He finally gave up and went down to Second Avenue to find someplace to eat.

Peter found the emergency room entrance to the hospital and went inside. The waiting area was packed with people waiting for treatment, many of them wet. He went to the admitting desk, and a woman in scrubs looked up from her desk. “May I help you?”

“Yes, please. I’m looking for a young woman who was brought in by ambulance.”

“Name?”

“Springer.”

The woman consulted her computer screen. “I’m sorry, we don’t have a patient named Springer.”

“Try Patrick.”

The woman looked at him oddly. “She has two names?”
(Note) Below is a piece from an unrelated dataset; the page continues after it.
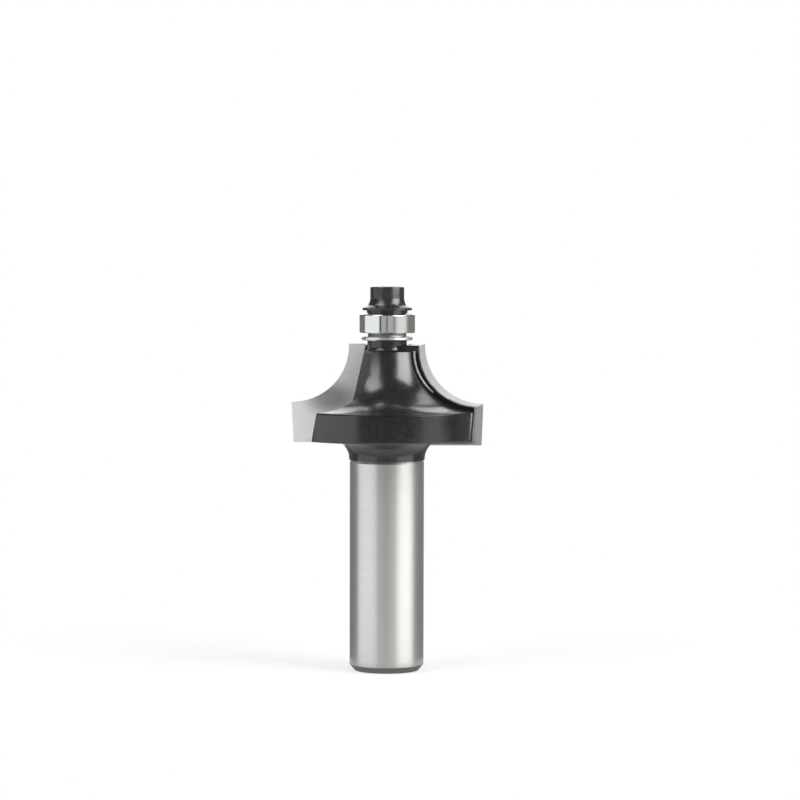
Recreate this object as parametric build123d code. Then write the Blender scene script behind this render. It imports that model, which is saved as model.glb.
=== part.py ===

“She might have used either.”

The woman checked her computer again. “First name?”

“Hattie.”

“Yes, she came in about two hours ago and is being seen by a doctor.”

“May I see her?”

“Not until she’s admitted,” the woman replied.

“Will she be admitted? Will she have to stay overnight?”

“I won’t know that until the doctor who is seeing her makes his report on her condition.”

“May I visit her before she’s admitted?”

“You’ll have to wait until I get her chart back and see if there’s an admitting order. Have a seat, and I’ll call you. What’s your name?”

“Peter,” he said.

“Last name?”

“Just Peter.” He went and found an empty seat, one that allowed him to look down a hallway. He had been there for five minutes when a large double door opened, and two ambulance drivers wheeled in a patient on a gurney, pushing it down the hallway and taking a right turn.

Peter got up and followed the gurney. He found himself looking through a window in a pair of double doors at a row of treatment tables, some of them occupied by patients. Behind the treatment tables was a row of cubicles, most with patients on tables, some with curtains drawn. As he watched, a man on an examining table sat up, and an orderly brought over a wheelchair. The patient got into the chair, and the orderly took his chart from the foot of the table and put it in the man’s lap. Peter stood back to let them pass through the double doors. Apparently, the man was being discharged.

He pushed open the door and walked briskly into the room, wanting to appear as if he knew where he was going. He walked along the row of cubicles and, four or five down, found Hattie, lying on a table, half sitting up. She looked relieved when she saw him.

He went and stood next to her. “Are you all right?”

“Yes, I’m fine. I was bleeding, but it stopped over an hour ago.

The doctor said he would discharge me in a few minutes, and that was half an hour ago.”

Peter pulled up a chair. “I was scared,” he said. “I came back from the movie, and they said you were in the emergency room.”

“I wanted to call you, but they took my bag away when they put me in the ambulance, and when I got here they wouldn’t let me use my cell phone.”

A very young man in scrubs and a white coat walked into the cubicle. “How are you feeling?” he asked Hattie.